Present and unaccounted for
Living in the moment
Anthony is out of town this week, so he updated a column from 2009.
I’m happier now than I’ve ever been. I’ve even begun expecting to be happy, which is intensely strange. I’ve gotten used to skeptical looks when I say I’m happy, too, like I just don’t know any better than to be happy.
I’ve attained several of my life goals. I’m a writer. I wanted to write even as a child, and I actually said so when I was 16. I started a journal when I was 33. That’s how long it took me to screw up my courage to write anything, and that’s another thing I’ve accepted. Truman Capote was famous young. I’m still not famous, and I’m a writer anyway.
I have fine sons.
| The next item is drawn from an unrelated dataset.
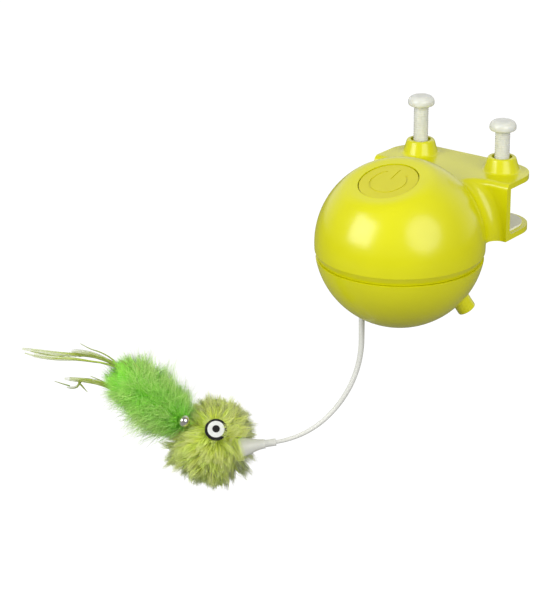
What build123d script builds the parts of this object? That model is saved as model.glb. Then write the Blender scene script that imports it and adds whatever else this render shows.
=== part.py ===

I say fine because I like them. I’ve known several parents who didn’t seem to like one or more of their children. Some never seemed glad to see their kids and they never talked about them except as problems and mouths to feed, sometimes when the child was right there. So I’ve always been happy that I like my sons. I like having them around.
I have a loving wife. I’m tempted to say “long-suffering” too, but of course suffering is optional, so I won’t. I also no longer feel sorry for her for having married me. Sympathy, yes; guilt, no.
Now and then I forget who I am and start thinking that all this stuff about the importance of the breath just means that I don’t deserve breath either, along with fame and fortune. I just don’t think it long. Now I recognize that, although the drivel is knocking around in my own personal brain, that thought is not only not me, I just caught it, like a cold that’s going around. Nobody deserves anything.
I like stories, and they appear on their own, so I at least try to feature the ones that make me smile. When the old bushwa shows up, I don’t pay it any mind past noticing it, and I save wallowing for my fantasies, for which I also forgive myself.
I’m not trying to accomplish anything in particular past recognizing the good in each moment. What I was trained to think of as laziness was my appreciation of the stillness underneath it all and the clarity that comes with it. That sounds pretty highfalutin and esoteric to me, but that about sums it up. I try to be present, and I forgive myself for drifting into the future or the past. Then I come back to the present, and so on. I like it.